MATERIAL
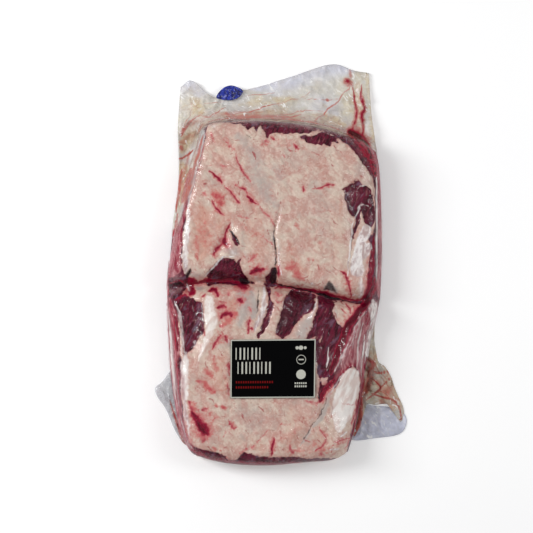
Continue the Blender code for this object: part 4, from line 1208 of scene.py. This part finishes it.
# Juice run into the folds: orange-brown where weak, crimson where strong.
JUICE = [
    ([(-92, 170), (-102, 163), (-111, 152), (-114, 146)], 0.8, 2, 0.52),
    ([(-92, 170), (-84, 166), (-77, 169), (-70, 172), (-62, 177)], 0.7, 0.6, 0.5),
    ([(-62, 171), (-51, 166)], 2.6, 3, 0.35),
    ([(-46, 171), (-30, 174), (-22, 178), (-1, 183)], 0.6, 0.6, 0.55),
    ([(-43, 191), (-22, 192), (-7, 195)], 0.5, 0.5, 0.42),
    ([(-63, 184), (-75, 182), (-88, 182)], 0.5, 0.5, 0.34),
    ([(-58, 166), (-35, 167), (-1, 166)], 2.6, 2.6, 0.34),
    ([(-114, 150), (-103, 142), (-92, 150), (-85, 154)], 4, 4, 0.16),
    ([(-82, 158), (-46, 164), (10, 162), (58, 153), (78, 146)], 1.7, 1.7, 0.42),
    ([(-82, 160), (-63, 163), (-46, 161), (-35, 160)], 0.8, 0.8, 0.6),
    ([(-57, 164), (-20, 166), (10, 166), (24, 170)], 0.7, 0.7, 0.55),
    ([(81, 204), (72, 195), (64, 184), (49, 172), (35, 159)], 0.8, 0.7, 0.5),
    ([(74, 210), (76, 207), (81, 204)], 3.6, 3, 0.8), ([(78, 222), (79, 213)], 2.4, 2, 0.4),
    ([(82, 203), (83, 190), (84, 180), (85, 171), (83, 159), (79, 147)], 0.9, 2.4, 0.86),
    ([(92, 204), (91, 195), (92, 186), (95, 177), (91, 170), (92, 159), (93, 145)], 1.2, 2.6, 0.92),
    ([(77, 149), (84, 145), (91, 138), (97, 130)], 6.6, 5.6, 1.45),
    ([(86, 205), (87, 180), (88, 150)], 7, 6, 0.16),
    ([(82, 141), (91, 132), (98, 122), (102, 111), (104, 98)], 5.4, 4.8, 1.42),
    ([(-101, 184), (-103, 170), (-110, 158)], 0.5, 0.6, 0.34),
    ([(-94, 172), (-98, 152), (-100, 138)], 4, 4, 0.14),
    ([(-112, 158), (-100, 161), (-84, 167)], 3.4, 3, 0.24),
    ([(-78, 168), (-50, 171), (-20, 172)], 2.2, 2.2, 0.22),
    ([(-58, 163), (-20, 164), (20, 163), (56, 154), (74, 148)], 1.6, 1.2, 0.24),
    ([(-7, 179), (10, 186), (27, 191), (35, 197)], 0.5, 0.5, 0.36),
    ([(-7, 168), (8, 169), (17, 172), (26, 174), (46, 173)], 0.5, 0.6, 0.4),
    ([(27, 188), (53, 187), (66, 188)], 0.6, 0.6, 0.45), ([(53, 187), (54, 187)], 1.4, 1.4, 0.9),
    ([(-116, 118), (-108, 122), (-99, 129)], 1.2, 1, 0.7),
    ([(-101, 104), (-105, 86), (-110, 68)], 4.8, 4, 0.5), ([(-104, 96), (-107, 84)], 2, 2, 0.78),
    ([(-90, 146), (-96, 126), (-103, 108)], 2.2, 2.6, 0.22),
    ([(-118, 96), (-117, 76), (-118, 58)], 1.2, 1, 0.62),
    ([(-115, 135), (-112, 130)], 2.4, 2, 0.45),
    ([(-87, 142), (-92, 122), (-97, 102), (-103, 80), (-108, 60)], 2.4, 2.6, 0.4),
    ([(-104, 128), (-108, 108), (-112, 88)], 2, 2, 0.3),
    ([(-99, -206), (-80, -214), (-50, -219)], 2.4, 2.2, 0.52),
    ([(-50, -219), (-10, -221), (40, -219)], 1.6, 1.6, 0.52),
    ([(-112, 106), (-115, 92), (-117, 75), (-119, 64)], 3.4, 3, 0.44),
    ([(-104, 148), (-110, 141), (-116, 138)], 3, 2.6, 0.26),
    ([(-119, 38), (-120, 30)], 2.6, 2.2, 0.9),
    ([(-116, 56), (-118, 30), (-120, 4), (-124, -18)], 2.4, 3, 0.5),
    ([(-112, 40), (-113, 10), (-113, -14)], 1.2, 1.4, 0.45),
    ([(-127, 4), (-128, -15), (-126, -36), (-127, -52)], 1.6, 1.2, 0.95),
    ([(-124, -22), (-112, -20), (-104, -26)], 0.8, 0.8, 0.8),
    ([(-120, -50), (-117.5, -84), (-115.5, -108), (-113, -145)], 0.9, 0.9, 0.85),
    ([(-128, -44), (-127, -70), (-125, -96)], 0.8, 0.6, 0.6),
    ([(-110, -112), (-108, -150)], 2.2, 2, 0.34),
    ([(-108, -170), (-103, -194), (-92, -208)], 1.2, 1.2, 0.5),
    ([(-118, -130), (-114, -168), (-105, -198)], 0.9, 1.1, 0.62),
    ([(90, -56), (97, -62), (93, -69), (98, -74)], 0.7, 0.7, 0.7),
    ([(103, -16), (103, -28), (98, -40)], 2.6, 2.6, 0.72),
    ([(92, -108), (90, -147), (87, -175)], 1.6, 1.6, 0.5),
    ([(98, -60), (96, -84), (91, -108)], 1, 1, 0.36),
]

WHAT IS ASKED
Write the data out again in full and exactly.

RESULT BELOW
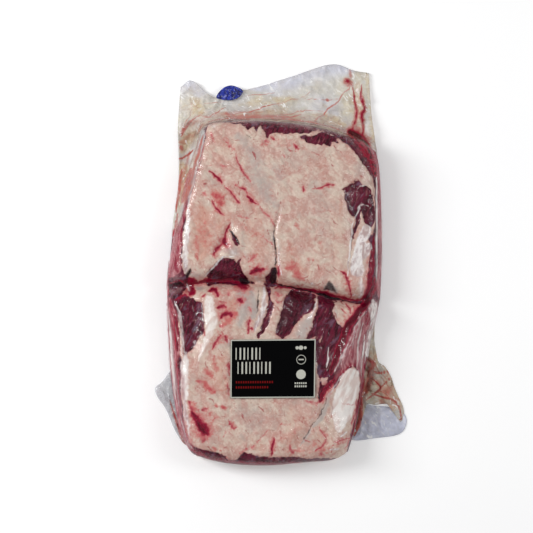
Continue the Blender code for this object: part 4, from line 1208 of scene.py. This part finishes it.
# Juice run into the folds: orange-brown where weak, crimson where strong.
JUICE = [
    ([(-92, 170), (-102, 163), (-111, 152), (-114, 146)], 0.8, 2, 0.52),
    ([(-92, 170), (-84, 166), (-77, 169), (-70, 172), (-62, 177)], 0.7, 0.6, 0.5),
    ([(-62, 171), (-51, 166)], 2.6, 3, 0.35),
    ([(-46, 171), (-30, 174), (-22, 178), (-1, 183)], 0.6, 0.6, 0.55),
    ([(-43, 191), (-22, 192), (-7, 195)], 0.5, 0.5, 0.42),
    ([(-63, 184), (-75, 182), (-88, 182)], 0.5, 0.5, 0.34),
    ([(-58, 166), (-35, 167), (-1, 166)], 2.6, 2.6, 0.34),
    ([(-114, 150), (-103, 142), (-92, 150), (-85, 154)], 4, 4, 0.16),
    ([(-82, 158), (-46, 164), (10, 162), (58, 153), (78, 146)], 1.7, 1.7, 0.42),
    ([(-82, 160), (-63, 163), (-46, 161), (-35, 160)], 0.8, 0.8, 0.6),
    ([(-57, 164), (-20, 166), (10, 166), (24, 170)], 0.7, 0.7, 0.55),
    ([(81, 204), (72, 195), (64, 184), (49, 172), (35, 159)], 0.8, 0.7, 0.5),
    ([(74, 210), (76, 207), (81, 204)], 3.6, 3, 0.8), ([(78, 222), (79, 213)], 2.4, 2, 0.4),
    ([(82, 203), (83, 190), (84, 180), (85, 171), (83, 159), (79, 147)], 0.9, 2.4, 0.86),
    ([(92, 204), (91, 195), (92, 186), (95, 177), (91, 170), (92, 159), (93, 145)], 1.2, 2.6, 0.92),
    ([(77, 149), (84, 145), (91, 138), (97, 130)], 6.6, 5.6, 1.45),
    ([(86, 205), (87, 180), (88, 150)], 7, 6, 0.16),
    ([(82, 141), (91, 132), (98, 122), (102, 111), (104, 98)], 5.4, 4.8, 1.42),
    ([(-101, 184), (-103, 170), (-110, 158)], 0.5, 0.6, 0.34),
    ([(-94, 172), (-98, 152), (-100, 138)], 4, 4, 0.14),
    ([(-112, 158), (-100, 161), (-84, 167)], 3.4, 3, 0.24),
    ([(-78, 168), (-50, 171), (-20, 172)], 2.2, 2.2, 0.22),
    ([(-58, 163), (-20, 164), (20, 163), (56, 154), (74, 148)], 1.6, 1.2, 0.24),
    ([(-7, 179), (10, 186), (27, 191), (35, 197)], 0.5, 0.5, 0.36),
    ([(-7, 168), (8, 169), (17, 172), (26, 174), (46, 173)], 0.5, 0.6, 0.4),
    ([(27, 188), (53, 187), (66, 188)], 0.6, 0.6, 0.45), ([(53, 187), (54, 187)], 1.4, 1.4, 0.9),
    ([(-116, 118), (-108, 122), (-99, 129)], 1.2, 1, 0.7),
    ([(-101, 104), (-105, 86), (-110, 68)], 4.8, 4, 0.5), ([(-104, 96), (-107, 84)], 2, 2, 0.78),
    ([(-90, 146), (-96, 126), (-103, 108)], 2.2, 2.6, 0.22),
    ([(-118, 96), (-117, 76), (-118, 58)], 1.2, 1, 0.62),
    ([(-115, 135), (-112, 130)], 2.4, 2, 0.45),
    ([(-87, 142), (-92, 122), (-97, 102), (-103, 80), (-108, 60)], 2.4, 2.6, 0.4),
    ([(-104, 128), (-108, 108), (-112, 88)], 2, 2, 0.3),
    ([(-99, -206), (-80, -214), (-50, -219)], 2.4, 2.2, 0.52),
    ([(-50, -219), (-10, -221), (40, -219)], 1.6, 1.6, 0.52),
    ([(-112, 106), (-115, 92), (-117, 75), (-119, 64)], 3.4, 3, 0.44),
    ([(-104, 148), (-110, 141), (-116, 138)], 3, 2.6, 0.26),
    ([(-119, 38), (-120, 30)], 2.6, 2.2, 0.9),
    ([(-116, 56), (-118, 30), (-120, 4), (-124, -18)], 2.4, 3, 0.5),
    ([(-112, 40), (-113, 10), (-113, -14)], 1.2, 1.4, 0.45),
    ([(-127, 4), (-128, -15), (-126, -36), (-127, -52)], 1.6, 1.2, 0.95),
    ([(-124, -22), (-112, -20), (-104, -26)], 0.8, 0.8, 0.8),
    ([(-120, -50), (-117.5, -84), (-115.5, -108), (-113, -145)], 0.9, 0.9, 0.85),
    ([(-128, -44), (-127, -70), (-125, -96)], 0.8, 0.6, 0.6),
    ([(-110, -112), (-108, -150)], 2.2, 2, 0.34),
    ([(-108, -170), (-103, -194), (-92, -208)], 1.2, 1.2, 0.5),
    ([(-118, -130), (-114, -168), (-105, -198)], 0.9, 1.1, 0.62),
    ([(90, -56), (97, -62), (93, -69), (98, -74)], 0.7, 0.7, 0.7),
    ([(103, -16), (103, -28), (98, -40)], 2.6, 2.6, 0.72),
    ([(92, -108), (90, -147), (87, -175)], 1.6, 1.6, 0.5),
    ([(98, -60), (96, -84), (91, -108)], 1, 1, 0.36),
]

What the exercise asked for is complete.